I find this a bit strange because it should only use the input size (if batch = 1, then it is only 1 sentence), evaluate it, save the result and then load the next sentence. With a higher batch size I can image that it can evaluate several lines at once but the batch size is never so high to explain such a high memory usage.
Most of the memory is allocated before this message 'Finished to build index for data set'. It seems that it builds some kind of huge memory 'model' for the data. It is huge because it uses nearly 3 GB of GPU memory for only 1000 lines of validation data (the model size is 400 MB).
This is the reason for why it is impossible to have validation during training on low GPU memory devices.

It would be nice if you could find a magic solution to this problem, but I am not sure if the internal logic of the input data will allow it. Very simply put, there should be an option that we can just validate 1 sentence with the model in memory and with a very small memory footprint.

zhongkaifu commented 1 year ago

Which options did you use to set batch size for validation ? Can you please try the following two options in your command line or config file ?

"ValMaxTokenSizePerBatch" : 1 // How many tokens in a mini-batch during validation. You could set it to 1 "MaxValidTgtSentLength": 32 //How many tokens you want the seq2seq model to output.

For validation or test, it will consume pretty less memory than training. How much GPU memory do you have? For lower GPU memory, you could also try options "AMP": true to ask the Seq2SeqSharp use Float16 type rather than Float32 type, and then it will save half of GPU memory usage.

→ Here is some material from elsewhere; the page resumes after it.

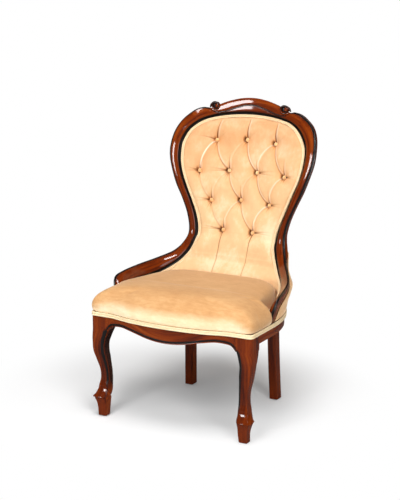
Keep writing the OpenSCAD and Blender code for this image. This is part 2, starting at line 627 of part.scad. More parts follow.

zsogitbe commented 1 year ago

I will try. What is exactly ValMaxTokenSizePerBatch? Will this be 1 word or 1 sentence?

Can we convert a Float32 trained model to Float16 model?

zhongkaifu commented 1 year ago

"ValMaxTokenSizePerBatch": It's the estimated number of tokens in a mini-batch during validation. The larger value is, the more tokens (and sentences) will be included into a single mini-batch. You could check code here: https://github.com/zhongkaifu/Seq2SeqSharp/blob/69e644fad7aacbc7875c72fb4966361fb476d9e8/Seq2SeqSharp/Corpus/ParallelCorpus.cs#L353

Yes, by default, models are saved to disk in Float32 type, but if you enable "AMP" option, Seq2SeqSharp will load and use it in Float16 type.

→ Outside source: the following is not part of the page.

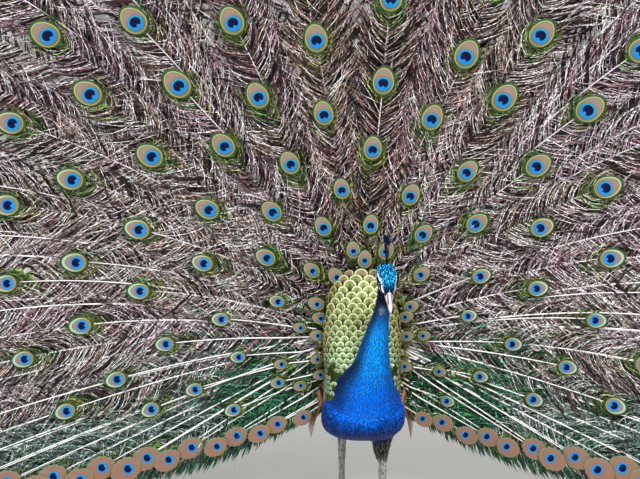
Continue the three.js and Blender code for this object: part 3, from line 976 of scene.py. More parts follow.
# ---------------------------------------------------------------- crest
# A fan of bare dark stalks stands on the crown, each with a small blue-black webbed tip. The
# stalks are feather shafts rooted in the skin, and only their tips carry barbs.
CREST_STALKS = 24
STALK_HALF = 0.00042
crest_share = np.linspace(-1, 1, CREST_STALKS)
lean = np.radians(60 + 17 * crest_share)
reach = 60 - 4 * np.abs(crest_share) + draw.normal(0, 1.2, CREST_STALKS)
root = np.stack([
    draw.normal(0, 0.7, CREST_STALKS), 22 + 3.5 * crest_share, 13.5 - 1.2 * crest_share ** 2], -1)
way = np.stack([draw.normal(0, 0.028, CREST_STALKS), np.sin(lean), np.cos(lean)], -1)
tip = root + way * (reach - 9)[:, None]
# Bare shafts of horn, with a faint shine that draws each one as a thin line.
stalk_finish = plumage("bare_crest_stalk", metallic=0.0, roughness=0.45)
steps = np.linspace(0, 1, 6)
lines = from_head(root[:, None] + (tip - root)[:, None] * steps[None, :, None])
sideways = np.tile(np.array(HEAD_TURN) @ np.array([0, 1.0, 0]), (CREST_STALKS, 1))
bake_at = unwrapped(from_head(root), np.full(CREST_STALKS, HEAD))
tint = np.tile(shade_of("#1c1a24"), (CREST_STALKS, 6, 1))
fledged("crest_stalks", lines, sideways, np.full((CREST_STALKS, 4), STALK_HALF), STALK_HALF, tint, bake_at,
        stalk_finish)
steps = np.linspace(0, 1, 7)
barbs = []
for fan in (-1.0, -0.6, -0.2, 0.2, 0.6, 1.0):
    turned = np.stack([way[:, 0], way[:, 1] * math.cos(fan * 0.5) + way[:, 2] * math.sin(fan * 0.5),
                       way[:, 2] * math.cos(fan * 0.5) - way[:, 1] * math.sin(fan * 0.5)], -1)
    start = tip - way * (4.5 - 2.5 * abs(fan))
    side_step = draw.normal(0, 0.9, CREST_STALKS)[:, None] * (1, 0, 0)
    reach_out = turned * 10.5 * draw.uniform(0.85, 1.1) + side_step
    barbs.append(from_head(start[:, None] + reach_out[:, None] * steps[None, :, None]))
lines = np.concatenate(barbs)
tint = mixed(draw.random(len(lines)), "#070b1e", "#122a62")[:, None] * np.ones((1, 7, 1))
crest = fledged("crest_tips", lines, np.tile(sideways, (6, 1)), np.full((len(lines), 5), 0.0010), 0.0004,
                tint, np.tile(bake_at, (6, 1)), blue_finish)
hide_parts("crest")


# ---------------------------------------------------------------- bill
# Two horny halves, the upper hooked over the lower, each a smooth shell over its solid. A slit
# nostril lies in a groove on each side of the ridge.

# Light gets a few millimetres into the horn, which rounds the bill softly, and growth marks about
# 4 mm wide keep it from looking like plastic.
horn_finish, tree = new_material("pale_bill_horn")
spot = add(tree, "ShaderNodeTexCoord")
streaks = add(tree, "ShaderNodeTexNoise", {
    "Vector": (spot, "Object"), "Scale": 260.0, "Detail": 4.0, "Roughness": 0.6})
worn = speckled(tree, streaks, 0.3, 0.7, 0.82, 1.08)
relief = add(tree, "ShaderNodeBump", {"Height": (streaks, "Fac"), "Strength": 0.2, "Distance": 0.0003})
surface = add(tree, "ShaderNodeBsdfPrincipled", {
    "Base Color": (worn, 0), "Roughness": 0.46, "Specular IOR Level": 0.4, "Coat Weight": 0.05,
    "Coat Roughness": 0.25, "Subsurface Weight": 0.08, "Subsurface Radius": (0.003, 0.002, 0.0015),
    "Normal": (relief, 0)})
add(tree, "ShaderNodeOutputMaterial", {"Surface": (surface, "BSDF")})


def smooth_copy(name, nodes, voxel, rounds, swell_by):
    """A closed smooth copy of solids, for horn and claw: the piece, its points and its normals."""
    bpy.ops.object.select_all(action="DESELECT")
    for node in nodes:
        copy = merged_copy(node, name)
        copy.select_set(True)
        bpy.context.view_layer.objects.active = copy
    if len(nodes) > 1:
        bpy.ops.object.join()
    piece = bpy.context.view_layer.objects.active
    piece.name = name
    remeshed(piece, voxel)
    found = points_of(piece.data)
    found = relaxed(found, edges_of(piece.data), np.full(len(found), 0.6), rounds)
    set_points(piece.data, found)
    facing = normals_of(piece.data)
    found = found + facing * swell_by
    set_points(piece.data, found)
    shaded_smooth(piece.data)
    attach(piece, "root")
    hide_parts(*nodes)
    return piece, found, facing


GROOVE_DEPTH = 0.0010
for node, base in (("bill_upper", "#cbbdca"), ("bill_lower", "#b2a4b0")):
    piece, found, facing = smooth_copy(node + "_shell", [node], voxel=0.0007, rounds=12, swell_by=0.0003)
    x, y, z = in_head(found).T
    tone = mixed(ramp(y, -32, -25), base, "#b8adb8")
    # A painted highlight: the ridge along the top of each half is near white.
    tone = mixed(0.7 * ramp(np.abs(x), 2.6, 0.8) * (z > -5), tone, "#f0e6ee")
    if node == "bill_upper":
        lores = ramp(np.abs(x) + 1.2 * (y + 27.5), -0.6, 0.6) * ramp(y, -35, -32)
        tone = mixed(lores, tone, "#070b18")
        groove = np.exp(-((np.abs(x) - 4.2) / 1.35) ** 2)
        groove = groove * ramp(y, -53, -48) * ramp(y, -29, -34) * ramp(z, -4.5, -2)
        found = found - facing * (GROOVE_DEPTH * groove)[:, None]
        set_points(piece.data, found)
        # Painted shade in the nostril and the groove round it.
        tone = mixed(groove, tone, "#2e2538")
    painted(piece.data, tone)
    piece.data.materials.append(horn_finish)


# ---------------------------------------------------------------- eyes
# Dark brown eyes, each a ball with a wide black pupil and a slightly bulging clear front. They
# are seated in the head behind the skin's lids, which close round them.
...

zsogitbe commented 1 year ago

That is clever! What about setting AMP before the training, will it save the model in Float16 then to decrease model size?

zhongkaifu commented 1 year ago

Yes, you can set AMP for training, then Seq2SeqSharp will keep model parameters and run network using Float16 type.

zsogitbe commented 1 year ago

It seems that the GPU memory is not released after a batch is processed and everything stays in GPU memory until the app is done.

zhongkaifu commented 1 year ago

That's because Seq2SeqSharp uses GPU memory pools for high performance memory allocation and release. The Seq2SeqSharp supports two types of GPU memory pools and basic memory allocation strategy as follows, and you can set "CudaMemoryAllocatorType" option in config file or command line to specify which types of memory allocator type you want to use.

"CudaMemoryPool": This is CUDA built-in memory pool implemented by Nvidia. It's able to dynamically adjust GPU memory usage.

"CustomMemoryPool": This is a GPU memory pool implemented by myself. You can set "MemoryUsageRatio" option to tell Seq2SeqSharp how much percentage GPU memory you want to be allocated for the pool.

"Basic": This is the option that do not use any memory pool. It will allocate GPU memory on demand, but its performance will be much slower than other two memory pool options.

You could try any of these three options and choose the one works for you.

All memory pool will be allocated at the beginning of the application and release it when the application is done.

zsogitbe commented 1 year ago

I have run a test with seq2seq validation of 1000 sentences: 1:57 min CudamemoryPool 2.8 GB GPU memory 2:23 min Basic 1.2 GB GPU memory 2:01 min CustomMemoryPool 4.4 GB GPU memory

So, you were right about the reason. The Basic is slower, but uses GPU memory much more efficiently concerning the size of the memory (more reallocation what makes it 18% slower). If we scale this up for a training task by the factor of 3000 (5 days training - just an estimate), then we get approximately 18 hours slower if we use the Basic. I would however look at the CustomMemoryPool implementation because it uses much more memory than the CudamemoryPool and it is not faster.

zhongkaifu commented 1 year ago

Please note that "Basic" mode will be much slower than memory pool types especially for training, because training runs both forward and backward steps and it usually process much larger dataset than validation.

For CustomMemoryPool, you could set "MemoryUsageRatio" to control how much memory you want to use.